┌─ RECORDS FOR THIS TASK
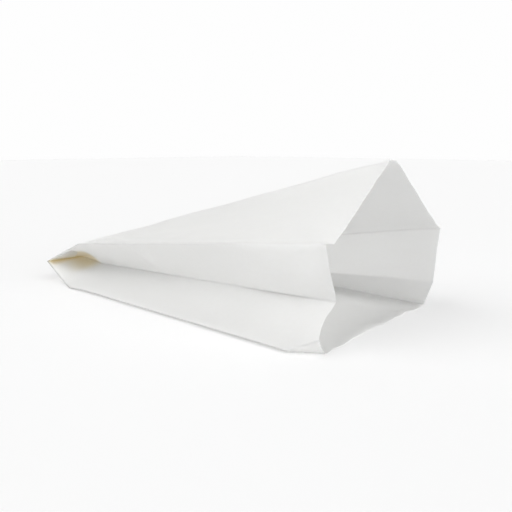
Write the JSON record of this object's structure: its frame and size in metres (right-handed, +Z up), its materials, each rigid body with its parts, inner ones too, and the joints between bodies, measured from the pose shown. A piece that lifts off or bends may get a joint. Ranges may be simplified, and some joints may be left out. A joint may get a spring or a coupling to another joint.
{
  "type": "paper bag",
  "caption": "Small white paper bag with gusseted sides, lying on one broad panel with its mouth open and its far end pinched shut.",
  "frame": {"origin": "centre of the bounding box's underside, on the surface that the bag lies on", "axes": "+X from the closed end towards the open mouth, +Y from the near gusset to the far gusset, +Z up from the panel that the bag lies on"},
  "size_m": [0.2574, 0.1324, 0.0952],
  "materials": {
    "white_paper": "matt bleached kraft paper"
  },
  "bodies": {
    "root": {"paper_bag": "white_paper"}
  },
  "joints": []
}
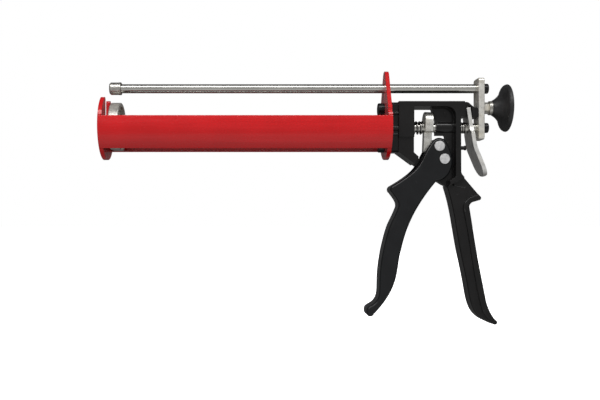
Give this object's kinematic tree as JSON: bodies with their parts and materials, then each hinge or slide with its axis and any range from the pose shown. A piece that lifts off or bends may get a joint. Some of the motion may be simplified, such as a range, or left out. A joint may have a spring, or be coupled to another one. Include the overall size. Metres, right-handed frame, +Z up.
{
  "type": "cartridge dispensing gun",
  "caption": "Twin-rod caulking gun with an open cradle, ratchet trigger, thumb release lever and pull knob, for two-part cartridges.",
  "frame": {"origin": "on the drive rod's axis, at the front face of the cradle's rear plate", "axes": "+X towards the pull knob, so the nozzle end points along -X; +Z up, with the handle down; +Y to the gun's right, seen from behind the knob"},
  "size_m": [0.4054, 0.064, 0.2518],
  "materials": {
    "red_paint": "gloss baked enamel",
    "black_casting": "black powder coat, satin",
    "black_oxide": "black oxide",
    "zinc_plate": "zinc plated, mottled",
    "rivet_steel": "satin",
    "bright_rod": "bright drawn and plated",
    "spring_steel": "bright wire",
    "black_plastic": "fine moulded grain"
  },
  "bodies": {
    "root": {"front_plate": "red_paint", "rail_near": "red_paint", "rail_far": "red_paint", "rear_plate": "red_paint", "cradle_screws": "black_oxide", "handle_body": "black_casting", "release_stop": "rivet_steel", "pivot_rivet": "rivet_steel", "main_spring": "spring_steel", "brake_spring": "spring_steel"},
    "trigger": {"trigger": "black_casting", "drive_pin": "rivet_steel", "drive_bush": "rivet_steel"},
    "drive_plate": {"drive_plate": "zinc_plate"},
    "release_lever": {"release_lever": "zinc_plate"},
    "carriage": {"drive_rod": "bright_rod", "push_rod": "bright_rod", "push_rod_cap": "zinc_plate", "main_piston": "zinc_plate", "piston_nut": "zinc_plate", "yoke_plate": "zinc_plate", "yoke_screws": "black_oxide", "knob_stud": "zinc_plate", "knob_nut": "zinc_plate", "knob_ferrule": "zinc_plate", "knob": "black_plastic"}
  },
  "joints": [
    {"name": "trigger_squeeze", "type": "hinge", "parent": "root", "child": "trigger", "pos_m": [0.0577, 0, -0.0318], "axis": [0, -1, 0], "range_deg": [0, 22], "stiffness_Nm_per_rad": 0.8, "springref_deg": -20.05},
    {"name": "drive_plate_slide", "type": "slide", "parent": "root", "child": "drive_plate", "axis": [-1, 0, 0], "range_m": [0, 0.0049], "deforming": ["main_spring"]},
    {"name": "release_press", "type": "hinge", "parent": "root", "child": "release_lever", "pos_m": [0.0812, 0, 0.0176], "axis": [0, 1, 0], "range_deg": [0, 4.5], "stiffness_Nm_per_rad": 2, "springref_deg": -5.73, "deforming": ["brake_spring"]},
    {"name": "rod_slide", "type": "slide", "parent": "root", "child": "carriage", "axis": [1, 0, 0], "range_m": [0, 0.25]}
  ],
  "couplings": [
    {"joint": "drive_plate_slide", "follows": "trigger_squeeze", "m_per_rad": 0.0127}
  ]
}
└─
## TO DO
Copy every record exactly, with nothing added or dropped.

## TASK RESULT
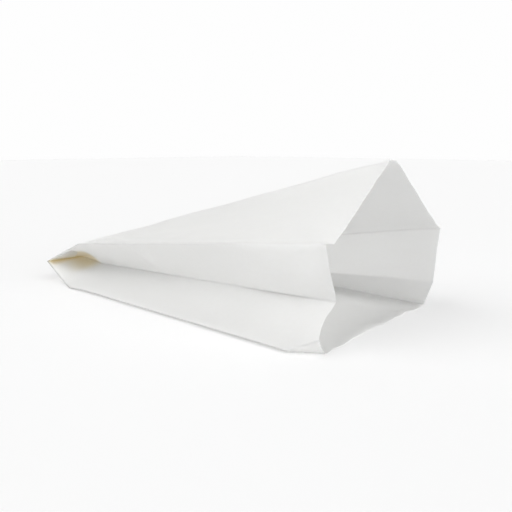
Write the JSON record of this object's structure: its frame and size in metres (right-handed, +Z up), its materials, each rigid body with its parts, inner ones too, and the joints between bodies, measured from the pose shown. A piece that lifts off or bends may get a joint. Ranges may be simplified, and some joints may be left out. A joint may get a spring or a coupling to another joint.
{
  "type": "paper bag",
  "caption": "Small white paper bag with gusseted sides, lying on one broad panel with its mouth open and its far end pinched shut.",
  "frame": {"origin": "centre of the bounding box's underside, on the surface that the bag lies on", "axes": "+X from the closed end towards the open mouth, +Y from the near gusset to the far gusset, +Z up from the panel that the bag lies on"},
  "size_m": [0.2574, 0.1324, 0.0952],
  "materials": {
    "white_paper": "matt bleached kraft paper"
  },
  "bodies": {
    "root": {"paper_bag": "white_paper"}
  },
  "joints": []
}
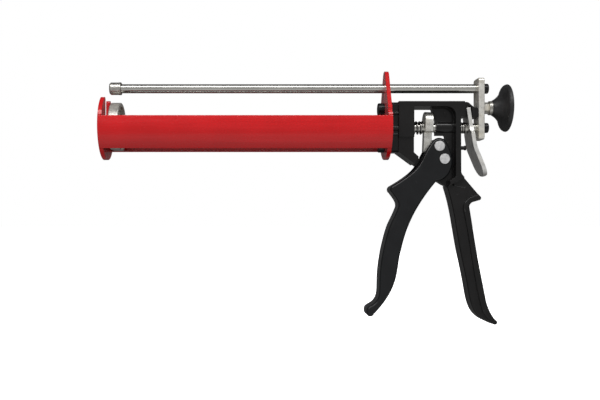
Give this object's kinematic tree as JSON: bodies with their parts and materials, then each hinge or slide with its axis and any range from the pose shown. A piece that lifts off or bends may get a joint. Some of the motion may be simplified, such as a range, or left out. A joint may have a spring, or be coupled to another one. Include the overall size. Metres, right-handed frame, +Z up.
{
  "type": "cartridge dispensing gun",
  "caption": "Twin-rod caulking gun with an open cradle, ratchet trigger, thumb release lever and pull knob, for two-part cartridges.",
  "frame": {"origin": "on the drive rod's axis, at the front face of the cradle's rear plate", "axes": "+X towards the pull knob, so the nozzle end points along -X; +Z up, with the handle down; +Y to the gun's right, seen from behind the knob"},
  "size_m": [0.4054, 0.064, 0.2518],
  "materials": {
    "red_paint": "gloss baked enamel",
    "black_casting": "black powder coat, satin",
    "black_oxide": "black oxide",
    "zinc_plate": "zinc plated, mottled",
    "rivet_steel": "satin",
    "bright_rod": "bright drawn and plated",
    "spring_steel": "bright wire",
    "black_plastic": "fine moulded grain"
  },
  "bodies": {
    "root": {"front_plate": "red_paint", "rail_near": "red_paint", "rail_far": "red_paint", "rear_plate": "red_paint", "cradle_screws": "black_oxide", "handle_body": "black_casting", "release_stop": "rivet_steel", "pivot_rivet": "rivet_steel", "main_spring": "spring_steel", "brake_spring": "spring_steel"},
    "trigger": {"trigger": "black_casting", "drive_pin": "rivet_steel", "drive_bush": "rivet_steel"},
    "drive_plate": {"drive_plate": "zinc_plate"},
    "release_lever": {"release_lever": "zinc_plate"},
    "carriage": {"drive_rod": "bright_rod", "push_rod": "bright_rod", "push_rod_cap": "zinc_plate", "main_piston": "zinc_plate", "piston_nut": "zinc_plate", "yoke_plate": "zinc_plate", "yoke_screws": "black_oxide", "knob_stud": "zinc_plate", "knob_nut": "zinc_plate", "knob_ferrule": "zinc_plate", "knob": "black_plastic"}
  },
  "joints": [
    {"name": "trigger_squeeze", "type": "hinge", "parent": "root", "child": "trigger", "pos_m": [0.0577, 0, -0.0318], "axis": [0, -1, 0], "range_deg": [0, 22], "stiffness_Nm_per_rad": 0.8, "springref_deg": -20.05},
    {"name": "drive_plate_slide", "type": "slide", "parent": "root", "child": "drive_plate", "axis": [-1, 0, 0], "range_m": [0, 0.0049], "deforming": ["main_spring"]},
    {"name": "release_press", "type": "hinge", "parent": "root", "child": "release_lever", "pos_m": [0.0812, 0, 0.0176], "axis": [0, 1, 0], "range_deg": [0, 4.5], "stiffness_Nm_per_rad": 2, "springref_deg": -5.73, "deforming": ["brake_spring"]},
    {"name": "rod_slide", "type": "slide", "parent": "root", "child": "carriage", "axis": [1, 0, 0], "range_m": [0, 0.25]}
  ],
  "couplings": [
    {"joint": "drive_plate_slide", "follows": "trigger_squeeze", "m_per_rad": 0.0127}
  ]
}